I wouldn't like bugbears as large, since I still haven't accepted the pathfinder artwork for them and prefer them more like the 3.5 version (in 90% of cases I approve of paizo's redesigns, but the bugbear... yach). What I would like is them being more ambushey and better optimized. I mean, intimidating prowess? What were they thinking? Another option is to drop them to 1hd humanoids and make the standard bugbear a 3rd level warrior or something - would suit me fine, as I prefer monsters to be as low CR as possible in their most basic form, so they're easy to customize. Or simply slap a sneak attack +1d6 onto them, but I dislike that as I prefer PC's and monsters to use the same rules as far as possible.


I just want to point out that comparing a AD&D Fireball to a 3.5/Pathfinder fireball isn't very relevant. First of all, it was tough to keep a Magic-user alive to even get 3rd level spells. (Magic-users might have also had slower progression?) If you cast the spell in a room with a low ceiling, you could damage your party. As a MU, you had far fewer spells then a modern Wizard - It was you ONLY 3rd level spell at 5th level. No school bonus, no Intelligence bonus, no nuthin. Scribe a scroll or make some magic items? Not until 11th level! Don't even get me started on how tough it is to get to 11th level with d4 hp, (15 Con gets you +1, 16 or better, +2). And there was spell resistance back then, and no feats, [smaller]and, and, and...[/smaller]

I would agree that in many cases SoL is the best option. It is the nature of the genre that many fights will be against a single opponent, and few options are as effective as just turning that one thing to stone, blinding it, or whatever. However, this game involves two things that make SoL a fairly lame option in my book - Drama and Teamwork. The drama is fairly straight forward. You generally don't read a trilogy of books to reach the final battle that decides the fate of the world... and that battle ends in 6 seconds, by the actions of 1 character. Teamwork is the other thing that makes blasting appealing to me.
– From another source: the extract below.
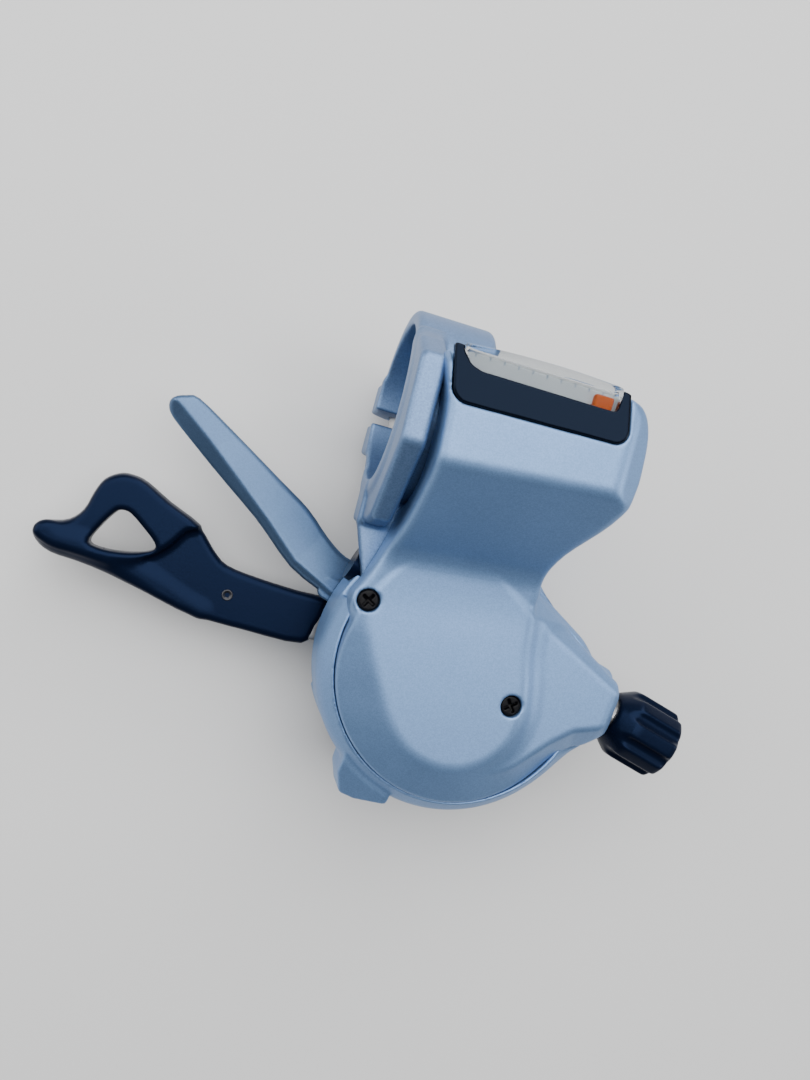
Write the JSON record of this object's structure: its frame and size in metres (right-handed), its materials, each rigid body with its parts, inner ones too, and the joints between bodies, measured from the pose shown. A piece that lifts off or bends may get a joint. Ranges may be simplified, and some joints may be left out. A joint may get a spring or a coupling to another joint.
{
  "type": "bicycle trigger shifter",
  "caption": "Left-hand flat-bar trigger shifter: bar clamp, silver pod with raised gear window, black push lever, slim release lever and cable adjuster.",
  "frame": {"origin": "centre of the handlebar clamp bore", "axes": "+X along the handlebar, inboard, towards the adjuster side; +Y from the pod towards the front of the clamp; +Z out of the display, parallel to the lever axis"},
  "size_m": [0.0998, 0.069, 0.043],
  "materials": {
    "cast_silver": "satin metallic paint over die-cast aluminium",
    "silver_paint": "satin metallic paint",
    "steel": "plain zinc-plated steel",
    "black_steel": "black oxide",
    "black_plastic": "satin moulded",
    "dark_plastic": "moulded",
    "pale_plastic": "moulded acetal",
    "spring_steel": "drawn wire",
    "silver_lever": "satin metallic paint",
    "gloss_black": "gloss",
    "clear_lens": "clear moulded",
    "scale_white": "printed plate",
    "orange": "orange pointer",
    "dark_metal": "black coated brass",
    "aluminium": "dark anodised"
  },
  "bodies": {
    "housing": {"clamp_bracket": "cast_silver", "clamp_bolt": "steel", "upper_cover": "silver_paint", "cover_screws": "black_steel", "lower_housing": "silver_paint", "base_plate": "steel", "frame_posts": "steel", "base_screws": "black_steel", "cable_plug": "black_plastic", "main_axle": "steel", "axle_nut": "steel", "axle_washer": "steel", "spacer_upper": "pale_plastic", "spacer_middle": "pale_plastic", "spacer_lower": "pale_plastic", "drum_spring": "spring_steel", "release_spring": "spring_steel", "main_spring": "spring_steel", "hold_pawl_pin": "steel", "hold_pawl_spring": "spring_steel", "window_mask": "gloss_black", "window_lens": "clear_lens", "indicator_scale": "scale_white", "indicator_base": "dark_plastic", "adjuster_insert": "dark_metal"},
    "drum": {"winding_drum": "dark_plastic", "ratchet_wheel": "steel"},
    "main_lever_unit": {"main_lever": "steel", "lever_pad": "black_plastic", "pad_rivet": "black_steel", "drive_pawl_pin": "steel", "drive_pawl_spring": "spring_steel"},
    "drive_pawl_unit": {"drive_pawl": "steel"},
    "release_unit": {"release_lever": "silver_lever"},
    "hold_pawl_unit": {"hold_pawl": "steel"},
    "needle": {"indicator_needle": "orange"},
    "barrel": {"adjuster_barrel": "aluminium"},
    "knob": {"adjuster_knob": "black_plastic"}
  },
  "joints": [
    {"name": "main_swing", "type": "hinge", "parent": "housing", "child": "main_lever_unit", "pos_m": [0.014, -0.034, 0], "axis": [0, 0, 1], "range_deg": [-40, 0], "stiffness_Nm_per_rad": 0.12, "springref_deg": 20.05},
    {"name": "drive_pawl_turn", "type": "hinge", "parent": "main_lever_unit", "child": "drive_pawl_unit", "pos_m": [0.02125, -0.04656, 0], "axis": [0, 0, 1], "range_deg": [-6, 0]},
    {"name": "release_swing", "type": "hinge", "parent": "housing", "child": "release_unit", "pos_m": [0.014, -0.034, 0], "axis": [0, 0, 1], "range_deg": [0, 15], "stiffness_Nm_per_rad": 0.1, "springref_deg": -20.05},
    {"name": "hold_pawl_turn", "type": "hinge", "parent": "housing", "child": "hold_pawl_unit", "pos_m": [0.02125, -0.02144, 0], "axis": [0, 0, 1], "range_deg": [0, 6]},
    {"name": "drum_turn", "type": "hinge", "parent": "housing", "child": "drum", "pos_m": [0.014, -0.034, 0], "axis": [0, 0, 1], "range_deg": [-40, 0]},
    {"name": "needle_slide", "type": "slide", "parent": "housing", "child": "needle", "axis": [1, 0, 0], "range_m": [-0.012, 0]},
    {"name": "knob_turn", "type": "hinge", "parent": "barrel", "child": "knob", "pos_m": [0.04429, -0.03701, -0.004], "axis": [0.9613, -0.2756, 0], "range_deg": [0, 720]},
    {"name": "barrel_slide", "type": "slide", "parent": "housing", "child": "barrel", "axis": [0.9613, -0.2756, 0], "range_m": [0, 0.0016]}
  ],
  "couplings": [
    {"joint": "drive_pawl_turn", "follows": "main_swing", "ratio": 0.15},
    {"joint": "hold_pawl_turn", "follows": "release_swing", "ratio": 0.4},
    {"joint": "needle_slide", "follows": "drum_turn", "m_per_rad": 0.017188},
    {"joint": "barrel_slide", "follows": "knob_turn", "m_per_rad": 0.0001273}
  ]
}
By working with the rogue, fighter, and other characters, you all chip away at the big monster, and everyone contributes to a sense of victory when it is defeated.

Anyway, it is nice to have this discussion without some Jarjar jumping in and saying how you need to end a combat in the surprise round or you're doing it wrong.
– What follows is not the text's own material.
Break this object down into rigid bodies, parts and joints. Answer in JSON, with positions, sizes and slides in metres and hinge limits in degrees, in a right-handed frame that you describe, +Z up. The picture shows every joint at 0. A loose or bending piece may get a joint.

EDIT: Humanoids - Is their CR appropriate? Thread coming up...
Please save the discussion for the other thread.


BigNorseWolf wrote:
ANother problem is that the SOD/SOS caster can kill something in one round. A blaster mage cannot. An orc with an axe and 1 hp hits just as hard as an orc with an axe axe and 12 hp. Color spray will probably stop them from attacking, magic missile will not.

You assume that

1) the orc reduced to 1 HP is anyway willing to fight

2) more importantly, none continues the focus on the already damaged orc

3) the orc is at a distance allowing him to attack the caster


Fergie wrote:

I just want to point out that comparing a AD&D Fireball to a 3.5/Pathfinder fireball isn't very relevant. First of all, it was tough to keep a Magic-user alive to even get 3rd level spells. (Magic-users might have also had slower progression?) If you cast the spell in a room with a low ceiling, you could damage your party. As a MU, you had far fewer spells then a modern Wizard - It was you ONLY 3rd level spell at 5th level. No school bonus, no Intelligence bonus, no nuthin. Scribe a scroll or make some magic items? Not until 11th level! Don't even get me started on how tough it is to get to 11th level with d4 hp, (15 Con gets you +1, 16 or better, +2). And there was spell resistance back then, and no feats, and, and, and...
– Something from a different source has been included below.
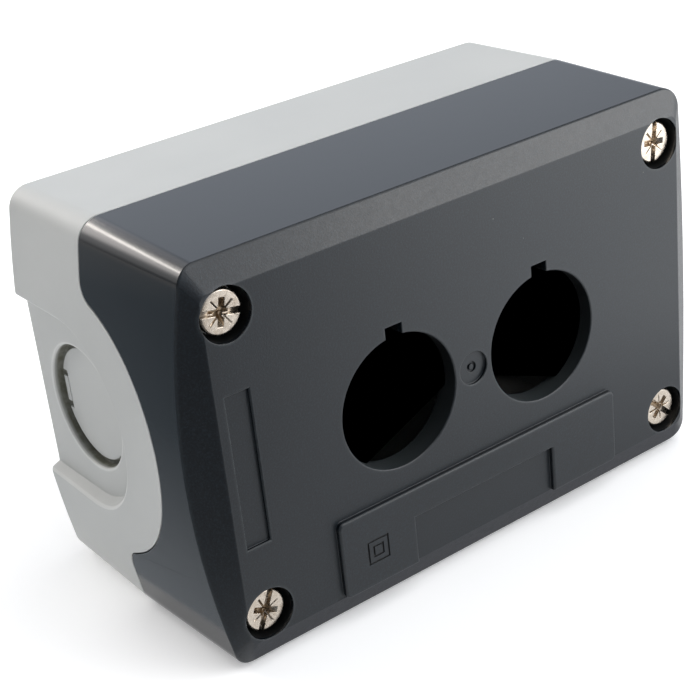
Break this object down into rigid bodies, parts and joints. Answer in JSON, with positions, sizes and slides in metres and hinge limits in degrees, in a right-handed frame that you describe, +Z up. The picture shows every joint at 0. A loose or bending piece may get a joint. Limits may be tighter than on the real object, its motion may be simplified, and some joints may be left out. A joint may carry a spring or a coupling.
{
  "type": "pushbutton control station",
  "caption": "Empty two-part plastic enclosure for panel pushbuttons, with a screwed front cover, an arched seal line and knock-out cable entries at both ends.",
  "frame": {"origin": "centre of the flat back face, which goes against the wall", "axes": "+X along the long side, +Y out of the back face towards the wall, +Z up, so the front face looks along -Y and the notches of the button holes point up"},
  "size_m": [0.1056, 0.0525, 0.068],
  "materials": {
    "base_moulding": "finely textured light grey polycarbonate",
    "cover_moulding": "matte dark blue-grey polycarbonate, glossier on the sides",
    "seal_rubber": "matte",
    "plated_screw": "nickel plated",
    "washer_nylon": "natural nylon",
    "insert_brass": "machined"
  },
  "bodies": {
    "rear_base": {"rear_base": "base_moulding", "thread_insert_top_left": "insert_brass", "thread_insert_top_right": "insert_brass", "thread_insert_bottom_left": "insert_brass", "thread_insert_bottom_right": "insert_brass"},
    "front_cover": {"front_cover": "cover_moulding", "cover_gasket": "seal_rubber"},
    "washer_top_left": {"screw_washer_top_left": "washer_nylon"},
    "screw_top_left": {"cover_screw_top_left": "plated_screw"},
    "washer_top_right": {"screw_washer_top_right": "washer_nylon"},
    "screw_top_right": {"cover_screw_top_right": "plated_screw"},
    "washer_bottom_left": {"screw_washer_bottom_left": "washer_nylon"},
    "screw_bottom_left": {"cover_screw_bottom_left": "plated_screw"},
    "washer_bottom_right": {"screw_washer_bottom_right": "washer_nylon"},
    "screw_bottom_right": {"cover_screw_bottom_right": "plated_screw"}
  },
  "joints": [
    {"name": "cover_lift", "type": "slide", "parent": "rear_base", "child": "front_cover", "axis": [0, -1, 0], "range_m": [0, 0.06]},
    {"name": "screw_travel_top_left", "type": "slide", "parent": "front_cover", "child": "washer_top_left", "axis": [0, -1, 0], "range_m": [0, 0.0098]},
    {"name": "screw_turn_top_left", "type": "hinge", "parent": "washer_top_left", "child": "screw_top_left", "pos_m": [-0.0434, -0.0415, 0.025], "axis": [0, -1, 0], "range_deg": [0, 5040]},
    {"name": "screw_travel_top_right", "type": "slide", "parent": "front_cover", "child": "washer_top_right", "axis": [0, -1, 0], "range_m": [0, 0.0098]},
    {"name": "screw_turn_top_right", "type": "hinge", "parent": "washer_top_right", "child": "screw_top_right", "pos_m": [0.0434, -0.0415, 0.025], "axis": [0, -1, 0], "range_deg": [0, 5040]},
    {"name": "screw_travel_bottom_left", "type": "slide", "parent": "front_cover", "child": "washer_bottom_left", "axis": [0, -1, 0], "range_m": [0, 0.0098]},
    {"name": "screw_turn_bottom_left", "type": "hinge", "parent": "washer_bottom_left", "child": "screw_bottom_left", "pos_m": [-0.0434, -0.0415, -0.025], "axis": [0, -1, 0], "range_deg": [0, 5040]},
    {"name": "screw_travel_bottom_right", "type": "slide", "parent": "front_cover", "child": "washer_bottom_right", "axis": [0, -1, 0], "range_m": [0, 0.0098]},
    {"name": "screw_turn_bottom_right", "type": "hinge", "parent": "washer_bottom_right", "child": "screw_bottom_right", "pos_m": [0.0434, -0.0415, -0.025], "axis": [0, -1, 0], "range_deg": [0, 5040]}
  ],
  "couplings": [
    {"joint": "screw_turn_top_left", "follows": "screw_travel_top_left", "rad_per_m": 8976},
    {"joint": "screw_turn_top_right", "follows": "screw_travel_top_right", "rad_per_m": 8976},
    {"joint": "screw_turn_bottom_left", "follows": "screw_travel_bottom_left", "rad_per_m": 8976},
    {"joint": "screw_turn_bottom_right", "follows": "screw_travel_bottom_right", "rad_per_m": 8976}
  ]
}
I would agree that in many cases SoL is the best option. It is the nature of the genre that many fights will be against a single opponent, and few options are as effective as just turning that one thing to stone, blinding it, or whatever. However, this game involves two things that make SoL a fairly lame option in my book - Drama and Teamwork. The drama is fairly straight forward. You generally don't read a trilogy of books to reach the final battle that decides the fate of the world... and that battle ends in 6 seconds, by the actions of 1 character. Teamwork is the other thing that makes blasting appealing to me. By working with the rogue, fighter, and other characters, you all chip away at the big monster, and everyone contributes to a sense of victory when it is defeated.

Anyway, it is nice to have this discussion without some Jarjar jumping in and saying how you need to end a combat in the surprise round or you're doing it wrong.

My only point of contention would be that I find casting improved invisibility on the rogue, or haste on the party to be more fufilling and teamwork oriented.

At level 6, I can with a single spell.
1. Do 6d6 damage
2. I can give 3 martial types +1 to hit and an extra attack per round.
3. I can reduce multiple opponents to only being able to take partial actions.

I personally think that buffing my teammates or reducing the damage they take is more team friendly, than just tossing out damage.


Maybe you are mixing things up a bit... I would never consider blasters per se useless (however, there are different opinions, simply because there are different game styles)

Dedicated Blaster-builds can add valuable firepower to the group, especially when the front-liners focus on AC and hit points, rather than on damage output.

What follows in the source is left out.